§ **What you have to do**
Only the lines holding the string "joints" are needed. Copy each one.
** START **
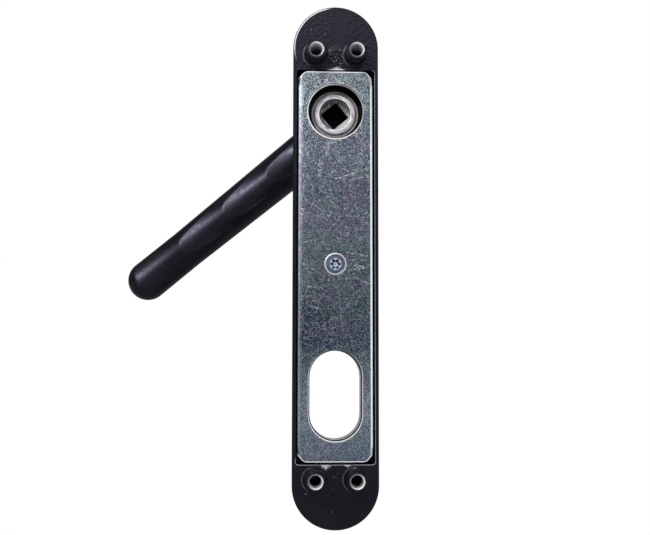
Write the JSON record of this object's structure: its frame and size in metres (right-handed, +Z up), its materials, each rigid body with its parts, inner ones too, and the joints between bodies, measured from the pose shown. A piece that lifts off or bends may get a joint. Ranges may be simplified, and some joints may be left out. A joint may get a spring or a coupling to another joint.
{
  "type": "balcony door handle",
  "caption": "Lever handle on a long rounded plate for a balcony door, seen from the door side, with square spindle socket, lock cylinder slot and tapped fixing bosses.",
  "frame": {"origin": "centre of the four tapped fixing bosses, on the plane of the rim that lies on the door", "axes": "+Z up along the plate, -Y out of the door side, +Y towards the lever, X across the plate"},
  "size_m": [0.1056, 0.0597, 0.21],
  "materials": {
    "black_coated_casting": "satin black powder coat on a light-alloy die-casting",
    "zinc_plated_sheet": "bright zinc-plated sheet steel with fine scratches",
    "zinc_plated_fastener": "blue passivated zinc plate",
    "zinc_plated_turned": "bright zinc-plated turned steel",
    "dull_plated_washer": "dull zinc-plated pressed steel",
    "spring_steel": "blued spring steel",
    "black_steel": "black oxide on pressed steel",
    "black_acetal": "moulded black acetal"
  },
  "bodies": {
    "plate": {"cover_plate": "black_coated_casting", "rear_plate": "zinc_plated_sheet", "plate_screw": "zinc_plated_fastener", "neck_bush": "black_acetal", "thrust_washer": "black_acetal"},
    "handle": {"lever": "black_coated_casting", "drive_sleeve": "zinc_plated_turned", "retaining_washer": "dull_plated_washer", "spring_washer": "spring_steel", "stop_ring": "black_steel", "sleeve_pin": "zinc_plated_fastener"}
  },
  "joints": [
    {"name": "lever_turn", "type": "hinge", "parent": "plate", "child": "handle", "pos_m": [0, 0, 0.0619], "axis": [0, -1, 0], "range_deg": [-84.65, 5.35]}
  ]
}
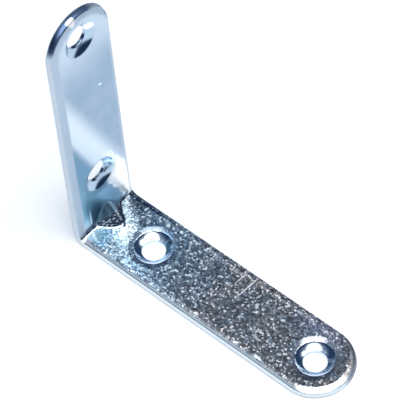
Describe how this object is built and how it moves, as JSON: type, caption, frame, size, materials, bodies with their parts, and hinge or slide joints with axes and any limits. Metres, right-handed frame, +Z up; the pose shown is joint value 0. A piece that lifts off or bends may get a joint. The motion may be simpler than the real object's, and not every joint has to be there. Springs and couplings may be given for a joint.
{
  "type": "angle bracket",
  "caption": "Narrow right-angle bracket folded from one steel strip, with round ends, countersunk screw holes in both legs and a stiffening rib pressed into the fold.",
  "frame": {"origin": "on the underside of the base leg, below the middle of the bounding box, 30 mm from the outer face of the upright", "axes": "+X along the base leg away from the upright, +Y across the strip, +Z up along the upright"},
  "size_m": [0.06, 0.015, 0.06],
  "materials": {
    "zinc_plate": "bright zinc plating with a faint blue tint"
  },
  "bodies": {
    "root": {"angle_bracket": "zinc_plate"}
  },
  "joints": []
}
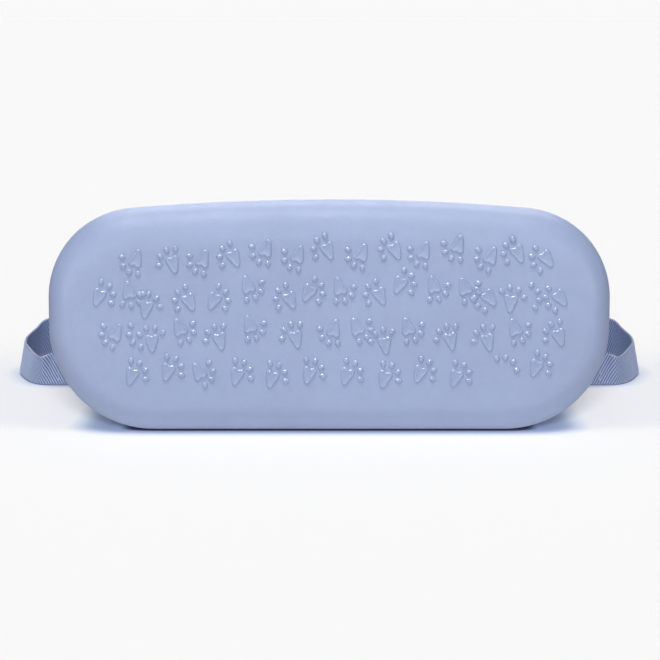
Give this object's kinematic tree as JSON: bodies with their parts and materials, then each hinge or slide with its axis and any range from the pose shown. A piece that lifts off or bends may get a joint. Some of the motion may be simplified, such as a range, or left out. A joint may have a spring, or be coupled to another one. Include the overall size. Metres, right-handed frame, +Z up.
** END **
§ **Full output**
Write the JSON record of this object's structure: its frame and size in metres (right-handed, +Z up), its materials, each rigid body with its parts, inner ones too, and the joints between bodies, measured from the pose shown. A piece that lifts off or bends may get a joint. Ranges may be simplified, and some joints may be left out. A joint may get a spring or a coupling to another joint.
  "joints": [
Describe how this object is built and how it moves, as JSON: type, caption, frame, size, materials, bodies with their parts, and hinge or slide joints with axes and any limits. Metres, right-handed frame, +Z up; the pose shown is joint value 0. A piece that lifts off or bends may get a joint. The motion may be simpler than the real object's, and not every joint has to be there. Springs and couplings may be given for a joint.
  "joints": []